begin GIVEN DATA

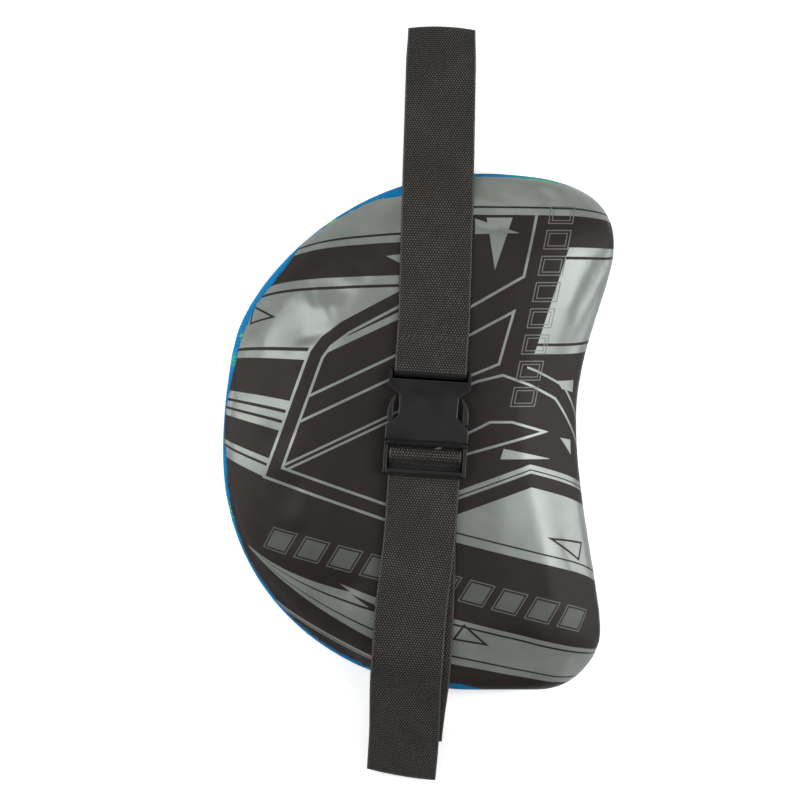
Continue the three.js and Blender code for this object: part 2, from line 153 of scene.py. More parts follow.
# %% Helpers for materials
def colour(code):
    """An sRGB hex colour as linear RGBA."""
    parts = [int(code[i : i + 2], 16) / 255 for i in (1, 3, 5)]
    return (*[c / 12.92 if c <= 0.04045 else ((c + 0.055) / 1.055) ** 2.4 for c in parts], 1.0)


def add(tree, kind, links=None, **settings):
    """A shader node; links maps an input's name or number to a value or a socket."""
    made = tree.nodes.new("ShaderNode" + kind)
    for name, value in settings.items():
        setattr(made, name, value)
    for name, value in (links or {}).items():
        if isinstance(value, bpy.types.NodeSocket):
            tree.links.new(value, made.inputs[name])
        else:
            made.inputs[name].default_value = value
    return made


def maths(tree, operation, *values):
    return add(tree, "Math", dict(enumerate(values)), operation=operation).outputs[0]


def dot_product(tree, one, other):
    return add(tree, "VectorMath", {0: one, 1: other}, operation="DOT_PRODUCT").outputs["Value"]


def remap(tree, value, low, high, to_low=0.0, to_high=1.0, **settings):
    """Stretches the range from low to high onto another."""
    ends = {"From Min": low, "From Max": high, "To Min": to_low, "To Max": to_high}
    return add(tree, "MapRange", {"Value": value, **ends}, **settings).outputs[0]


def mix_colours(tree, factor, one, other):
    return add(tree, "Mix", {0: factor, 6: one, 7: other}, data_type="RGBA").outputs[2]


def scaled(tree, tone, factor):
    return add(tree, "VectorMath", {0: tone, 3: factor}, operation="SCALE").outputs[0]


def noise(tree, where, scale, detail, **more):
    look = {"Vector": where, "Scale": scale, "Detail": detail, **more}
    return add(tree, "TexNoise", look).outputs[0]


def bump(tree, height, strength, distance, **more):
    depth = {"Height": height, "Strength": strength, "Distance": distance}
    return add(tree, "Bump", {**depth, **more}).outputs[0]


def object_place(tree):
    return add(tree, "TexCoord").outputs["Object"]


def new_material(name):
    made = bpy.data.materials.new(name)
    made.use_nodes = True
    made.node_tree.nodes.clear()
    return made, made.node_tree


def finish_surface(tree, shader):
    add(tree, "OutputMaterial", {"Surface": shader.outputs[0]})


def principled(tree, inputs):
    finish_surface(tree, add(tree, "BsdfPrincipled", inputs))


def dress(piece, *looks):
    piece.data.materials.clear()
    for look in looks:
        piece.data.materials.append(look)


def ramp(tree, factor, stops):
    """A colour ramp; stops are (position, colour)."""
    made = add(tree, "ValToRGB", {"Fac": factor})
    elements = made.color_ramp.elements
    for i, (position, tone) in enumerate(stops):
        element = elements[i] if i < 2 else elements.new(position)
        element.position = position
        element.color = tone
    return made.outputs[0]


# %% [markdown]
# ## Camera and light
# The camera hangs straight above the middle of the layout with a long lens. The pale
# floor takes a soft shadow. The room is bright near the horizon and dark overhead, as in
# a studio where the camera's own rig hangs there, and big soft panels at the sides put
# broad highlights on the glossy cover and thin ones along the buckle's edges, where a
# painted highlight on the flanks adds to them.

# %% Camera
CAMERA_HEIGHT = 1.39
lens = bpy.data.cameras.new("camera")
lens.sensor_width, lens.lens = 36.0, 84.9
lens.clip_start = 0.05
camera = new_object("camera", lens)
camera.location = (ORIGIN[0] * MM, ORIGIN[1] * MM, CAMERA_HEIGHT)
scene.camera = camera
scene.view_settings.view_transform = "Standard"

# %% World and lamps
WHITE = (1, 1, 1, 1)
ROOM_LOW, ROOM_OVERHEAD = 0.62, 0.1
world = bpy.data.worlds.new("studio")
scene.world = world
world.use_nodes = True
sky = world.node_tree
sky.nodes.clear()
ray = add(sky, "LightPath")
seen = maths(sky, "MAXIMUM", ray.outputs["Is Camera Ray"], ray.outputs["Is Transmission Ray"])
direction = add(sky, "TexCoord")
height = add(sky, "SeparateXYZ", {0: direction.outputs["Generated"]}).outputs[2]
level = remap(sky, height, 0.1, 0.95, ROOM_LOW, ROOM_OVERHEAD, interpolation_type="SMOOTHSTEP")
ambient = add(sky, "Background", {"Color": WHITE, "Strength": level})
backdrop = add(sky, "Background", {"Color": WHITE, "Strength": 1.0})
both = add(sky, "MixShader", {0: seen, 1: ambient.outputs[0], 2: backdrop.outputs[0]})
add(sky, "OutputWorld", {"Surface": both.outputs[0]})

LAMP_AIM = Vector((0, 0, 0.05))


def soft_panel(name, place, size, watts):
    data = bpy.data.lights.new(name, "AREA")
    data.shape = "RECTANGLE"
    data.size, data.size_y = size
    data.energy = watts
    made = new_object(name, data)
    made.location = place
    made.rotation_euler = (LAMP_AIM - Vector(place)).to_track_quat("-Z", "Y").to_euler()


soft_panel("panel_left", (-0.75, 0.3, 1.2), (0.35, 1.1), 8)
soft_panel("panel_right", (0.8, 0.0, 1.1), (0.3, 1.2), 8)
soft_panel("edge_left", (-1.3, 0.0, 0.6), (0.3, 1.6), 9)
soft_panel("edge_right", (1.3, 0.0, 0.6), (0.3, 1.6), 9)
soft_panel("panel_far", (0.1, 1.2, 0.9), (1.2, 0.4), 3)

# %% Floor
FLOOR_SIZE, FLOOR_GAP, FLOOR_LIFT = 4, 0.0004, 0.42
bm = bmesh.new()
bmesh.ops.create_grid(bm, x_segments=1, y_segments=1, size=FLOOR_SIZE)
floor = from_bmesh("floor", bm)
floor.location.z = -FLOOR_GAP
floor_look, tree = new_material("matt_white_board")
ray = add(tree, "LightPath")
board = add(tree, "BsdfDiffuse", {"Color": (0.9, 0.9, 0.9, 1)})
lift = maths(tree, "MULTIPLY", ray.outputs["Is Camera Ray"], FLOOR_LIFT)
glow = add(tree, "Emission", {"Color": WHITE, "Strength": lift})
finish_surface(tree, add(tree, "AddShader", {0: board.outputs[0], 1: glow.outputs[0]}))
dress(floor, floor_look)

# %% [markdown]
# ## The pad
# The real pad is a block of foam whose cover is pulled tight around it. It starts as
# the outline's ring of points, extruded in steps from the base, around the widest
# line and up over the rounded face. A voxel remesh turns that into even cloth, and a
# cloth simulation with a little air pressure lets it settle like a stuffed cover.


# %% The outline
OUTLINE_STEP = 3.0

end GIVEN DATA

§ **YOUR INSTRUCTIONS**
Copy out each line exactly.

§ **SOLVED PROBLEM**
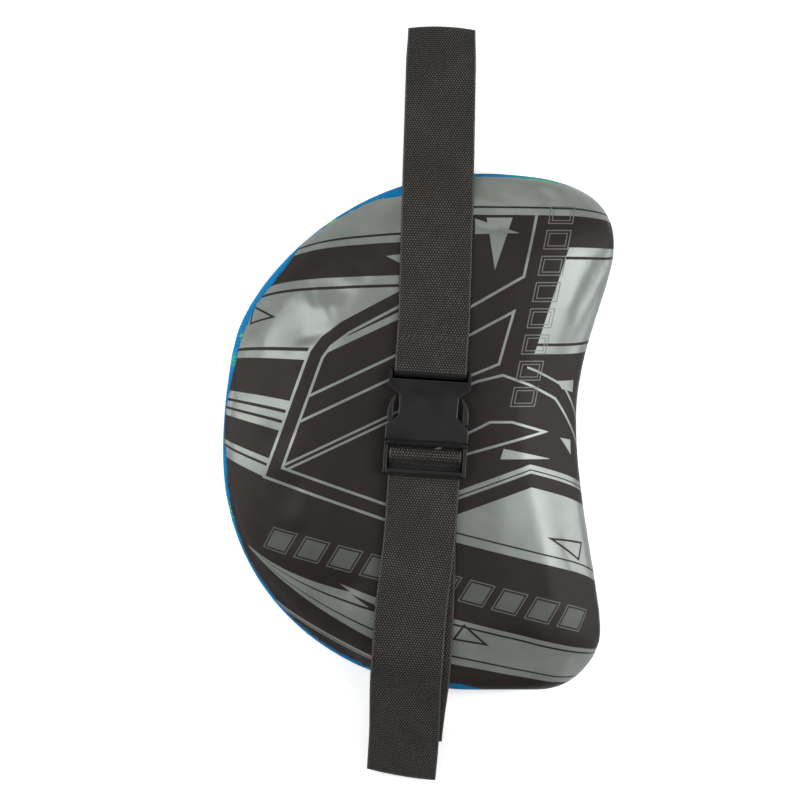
Continue the three.js and Blender code for this object: part 2, from line 153 of scene.py. More parts follow.
# %% Helpers for materials
def colour(code):
    """An sRGB hex colour as linear RGBA."""
    parts = [int(code[i : i + 2], 16) / 255 for i in (1, 3, 5)]
    return (*[c / 12.92 if c <= 0.04045 else ((c + 0.055) / 1.055) ** 2.4 for c in parts], 1.0)


def add(tree, kind, links=None, **settings):
    """A shader node; links maps an input's name or number to a value or a socket."""
    made = tree.nodes.new("ShaderNode" + kind)
    for name, value in settings.items():
        setattr(made, name, value)
    for name, value in (links or {}).items():
        if isinstance(value, bpy.types.NodeSocket):
            tree.links.new(value, made.inputs[name])
        else:
            made.inputs[name].default_value = value
    return made


def maths(tree, operation, *values):
    return add(tree, "Math", dict(enumerate(values)), operation=operation).outputs[0]


def dot_product(tree, one, other):
    return add(tree, "VectorMath", {0: one, 1: other}, operation="DOT_PRODUCT").outputs["Value"]


def remap(tree, value, low, high, to_low=0.0, to_high=1.0, **settings):
    """Stretches the range from low to high onto another."""
    ends = {"From Min": low, "From Max": high, "To Min": to_low, "To Max": to_high}
    return add(tree, "MapRange", {"Value": value, **ends}, **settings).outputs[0]


def mix_colours(tree, factor, one, other):
    return add(tree, "Mix", {0: factor, 6: one, 7: other}, data_type="RGBA").outputs[2]


def scaled(tree, tone, factor):
    return add(tree, "VectorMath", {0: tone, 3: factor}, operation="SCALE").outputs[0]


def noise(tree, where, scale, detail, **more):
    look = {"Vector": where, "Scale": scale, "Detail": detail, **more}
    return add(tree, "TexNoise", look).outputs[0]


def bump(tree, height, strength, distance, **more):
    depth = {"Height": height, "Strength": strength, "Distance": distance}
    return add(tree, "Bump", {**depth, **more}).outputs[0]


def object_place(tree):
    return add(tree, "TexCoord").outputs["Object"]


def new_material(name):
    made = bpy.data.materials.new(name)
    made.use_nodes = True
    made.node_tree.nodes.clear()
    return made, made.node_tree


def finish_surface(tree, shader):
    add(tree, "OutputMaterial", {"Surface": shader.outputs[0]})


def principled(tree, inputs):
    finish_surface(tree, add(tree, "BsdfPrincipled", inputs))


def dress(piece, *looks):
    piece.data.materials.clear()
    for look in looks:
        piece.data.materials.append(look)


def ramp(tree, factor, stops):
    """A colour ramp; stops are (position, colour)."""
    made = add(tree, "ValToRGB", {"Fac": factor})
    elements = made.color_ramp.elements
    for i, (position, tone) in enumerate(stops):
        element = elements[i] if i < 2 else elements.new(position)
        element.position = position
        element.color = tone
    return made.outputs[0]


# %% [markdown]
# ## Camera and light
# The camera hangs straight above the middle of the layout with a long lens. The pale
# floor takes a soft shadow. The room is bright near the horizon and dark overhead, as in
# a studio where the camera's own rig hangs there, and big soft panels at the sides put
# broad highlights on the glossy cover and thin ones along the buckle's edges, where a
# painted highlight on the flanks adds to them.

# %% Camera
CAMERA_HEIGHT = 1.39
lens = bpy.data.cameras.new("camera")
lens.sensor_width, lens.lens = 36.0, 84.9
lens.clip_start = 0.05
camera = new_object("camera", lens)
camera.location = (ORIGIN[0] * MM, ORIGIN[1] * MM, CAMERA_HEIGHT)
scene.camera = camera
scene.view_settings.view_transform = "Standard"

# %% World and lamps
WHITE = (1, 1, 1, 1)
ROOM_LOW, ROOM_OVERHEAD = 0.62, 0.1
world = bpy.data.worlds.new("studio")
scene.world = world
world.use_nodes = True
sky = world.node_tree
sky.nodes.clear()
ray = add(sky, "LightPath")
seen = maths(sky, "MAXIMUM", ray.outputs["Is Camera Ray"], ray.outputs["Is Transmission Ray"])
direction = add(sky, "TexCoord")
height = add(sky, "SeparateXYZ", {0: direction.outputs["Generated"]}).outputs[2]
level = remap(sky, height, 0.1, 0.95, ROOM_LOW, ROOM_OVERHEAD, interpolation_type="SMOOTHSTEP")
ambient = add(sky, "Background", {"Color": WHITE, "Strength": level})
backdrop = add(sky, "Background", {"Color": WHITE, "Strength": 1.0})
both = add(sky, "MixShader", {0: seen, 1: ambient.outputs[0], 2: backdrop.outputs[0]})
add(sky, "OutputWorld", {"Surface": both.outputs[0]})

LAMP_AIM = Vector((0, 0, 0.05))


def soft_panel(name, place, size, watts):
    data = bpy.data.lights.new(name, "AREA")
    data.shape = "RECTANGLE"
    data.size, data.size_y = size
    data.energy = watts
    made = new_object(name, data)
    made.location = place
    made.rotation_euler = (LAMP_AIM - Vector(place)).to_track_quat("-Z", "Y").to_euler()


soft_panel("panel_left", (-0.75, 0.3, 1.2), (0.35, 1.1), 8)
soft_panel("panel_right", (0.8, 0.0, 1.1), (0.3, 1.2), 8)
soft_panel("edge_left", (-1.3, 0.0, 0.6), (0.3, 1.6), 9)
soft_panel("edge_right", (1.3, 0.0, 0.6), (0.3, 1.6), 9)
soft_panel("panel_far", (0.1, 1.2, 0.9), (1.2, 0.4), 3)

# %% Floor
FLOOR_SIZE, FLOOR_GAP, FLOOR_LIFT = 4, 0.0004, 0.42
bm = bmesh.new()
bmesh.ops.create_grid(bm, x_segments=1, y_segments=1, size=FLOOR_SIZE)
floor = from_bmesh("floor", bm)
floor.location.z = -FLOOR_GAP
floor_look, tree = new_material("matt_white_board")
ray = add(tree, "LightPath")
board = add(tree, "BsdfDiffuse", {"Color": (0.9, 0.9, 0.9, 1)})
lift = maths(tree, "MULTIPLY", ray.outputs["Is Camera Ray"], FLOOR_LIFT)
glow = add(tree, "Emission", {"Color": WHITE, "Strength": lift})
finish_surface(tree, add(tree, "AddShader", {0: board.outputs[0], 1: glow.outputs[0]}))
dress(floor, floor_look)

# %% [markdown]
# ## The pad
# The real pad is a block of foam whose cover is pulled tight around it. It starts as
# the outline's ring of points, extruded in steps from the base, around the widest
# line and up over the rounded face. A voxel remesh turns that into even cloth, and a
# cloth simulation with a little air pressure lets it settle like a stuffed cover.


# %% The outline
OUTLINE_STEP = 3.0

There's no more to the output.